Thursday, July 12, 2018
Session III: Extension and Implementation of How-Provenance
Semiring Provenance over Graph Databases
Yann Ramusat, ENS, PSL University; Silviu Maniu, LRI, Université Paris-Sud, Université Paris-Saclay; Pierre Senellart, DI ENS, ENS, CNRS, PSL University & Inria Paris & LTCI, Télécom ParisTech
We generalize three existing graph algorithms to compute the provenance of regular path queries over graph databases, in the framework of provenance semirings – algebraic structures that can capture different forms of provenance. Each algorithm yields a different trade-off between time complexity and generality, as each requires different properties over the semiring. Together, these algorithms cover a large class of semirings used for provenance (top-k, security, etc.). Experimental results suggest these approaches are complementary and practical for various kinds of provenance indications, even on a relatively large transport network.
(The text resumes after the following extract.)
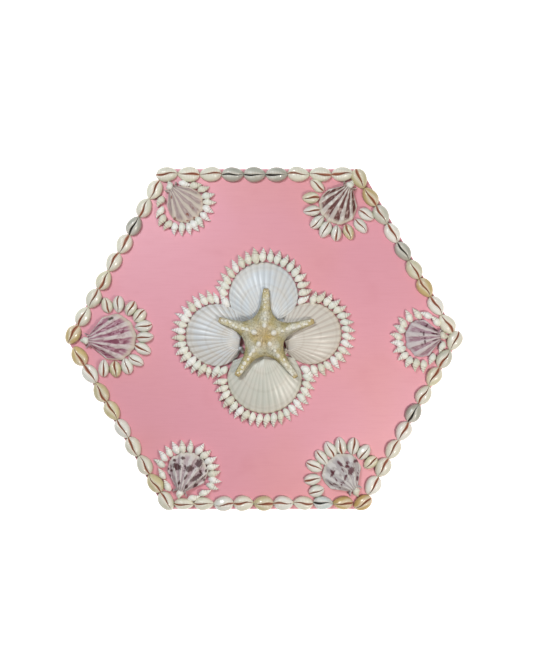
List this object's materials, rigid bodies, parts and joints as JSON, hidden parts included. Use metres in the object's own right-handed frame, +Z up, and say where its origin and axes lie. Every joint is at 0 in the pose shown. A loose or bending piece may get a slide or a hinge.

How "How" Explains What "What" Computes — How-Provenance for SQL and Query Compilers
Daniel O’Grady, Tobias Müller, and Torsten Grust,Universität Tübingen
SQL emphasizes the What, the declarative specification of complex computations over a database. How exactly the individual parts of an intricate query interact and contribute to the result, often remains in the dark, however. How-provenance helps to understand queries and build trust in their results. We propose a new approach that derives how-provenance for SQL at a fine granularity: (1) every single piece of the result provides information on how exactly it did get there, and (2) the contribution of any query construct to the overall output can be assessed—from entire subqueries down to the subexpression leaf level. The method applies to real-world dialects of SQL and, more generally, to the modern breed of database systems that pursue a compilation-based approach to query processing.